From the very beginnings of the Bezalel enterprise, there was a conscious effort to create a new and unique "Hebrew" style of art. Bezalel students and artisans sought inspiration in the native flora and fauna, notably the palm tree and the camel. They referenced archeological treasures, replicating Judean coins in filigree pieces and utilizing ancient mosaic floor designs in the carpet workshop. Traditional Jewish symbols such as the six-pointed Star of David and the seven-branched menorah were especially popular, as were architectural icons of the Holy Land. Biblical heroes, "exotic" Jewish ethnic types, modern halutzim (pioneers), and Zionist luminaries were also common subjects. Perhaps the most innovative "Hebrew" artistic creation of the Bezalel School was the decorative use of the letters of the Hebrew alphabet. Influenced both by Art Nouveau European typography and Islamic calligraphy, Hebrew letters served as a distinct decorative motif found on nearly every object created at Bezalel.

Damascene Vase and Plate

Damascening is the art of inlaying different metals into one another to produce intricate patterns. Though the name for this process is frequently assumed to derive from the city of Damascus—one of many cities in which this art form was practiced—it likely emanates from the similarity to the rich tapestry patterns of damask silk. Bezalel's damascened objects usually display a brass ground with inlays of copper or silver. Schatz distinguished damascene products to be exported to the United States or Great Britain from those destined for Russian or German markets. The latter, noted Schatz, should avoid using silver for the inlaying, as they would then be subject to higher customs fees.
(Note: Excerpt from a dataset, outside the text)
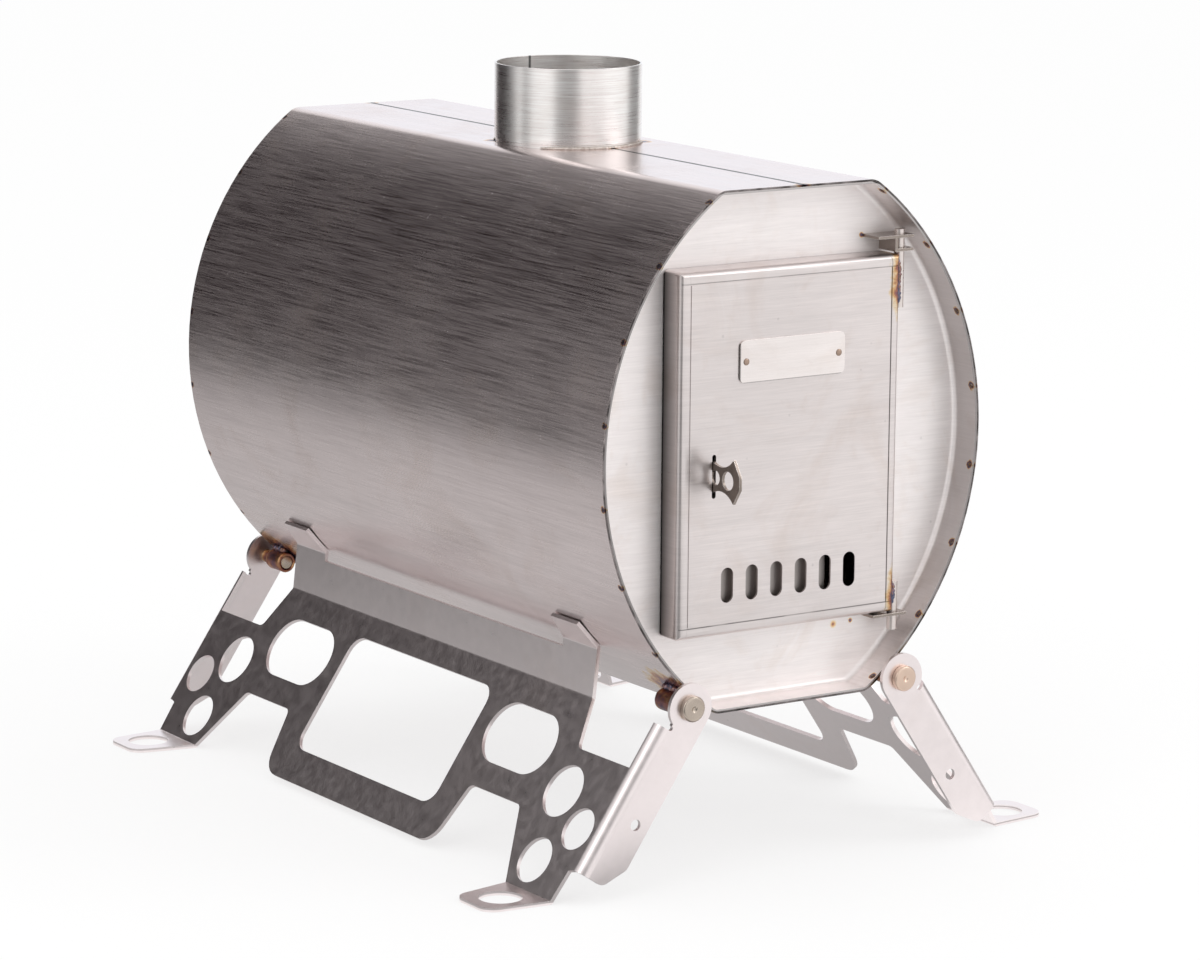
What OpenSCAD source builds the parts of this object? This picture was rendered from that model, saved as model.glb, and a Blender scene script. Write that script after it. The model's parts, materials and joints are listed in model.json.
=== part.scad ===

The date of manufacture of this vase and plate is incorporated in the piece itself, as part of the inlaid damascene work. Rather than using either the secular date (1913 CE) or the traditional Jewish date (5673), the artisans who crafted this piece imitated an ancient dating convention that commemorated the loss of Jewish sovereignty over the Land of Israel. This dating method had regained popularity among early Zionists in Palestine when Eliezer Ben Yehudah, the father of modern Hebrew, began to date his writings by counting the years since the destruction of the Second Temple in Jerusalem by the Romans.
Brass, silver, and copper
Jerusalem, 1913
Moldovan Family Collection

Coffee Service and Candlesticks

The metalworking technique known as filigree makes use of twisted wire, usually made from fine metals like gold or silver, to create delicate, lacy, openwork jewelry or decorative accents. Because so many of the Bezalel silversmiths were originally from Yemen, an important center of filigree work, the technique was widely used in the pieces they created. Silver etching, a process referred to at Bezalel as batik, was also common, and both etching and filigree can be found on the coffee service seen here. Another technique frequently used by Bezalel artisans was repoussé, the ornamentation of metal in relief by pressing or hammering on the reverse side. This technique was used to create the animal figures on the base of the candlesticks seen here.
Jerusalem, ca. 1910

Private Collection

Group of Hanukkah Lamps and Menorah

The seven-branched candelabrum known as the menorah is the oldest and most enduring symbol of Judaism. Images of it are found on ancient Jewish tombs, floor mosaics, and household items dating back thousands of years. As was the case with the Ark of the Covenant, the original menorah was the work of the biblical artisan Bezalel ben Uri. A large menorah, designed by Ze'ev Raban, was erected on the roof of the Bezalel building, making it recognizable from miles away. Menorahs were also featured as a main motif on carpets and other decorative and ritual objects produced by the Bezalel School and workshops. It was the menorah, rather than the more modern and more secular Magen David (six-pointed Star of David) that was the predominant Jewish symbol in Bezalel art.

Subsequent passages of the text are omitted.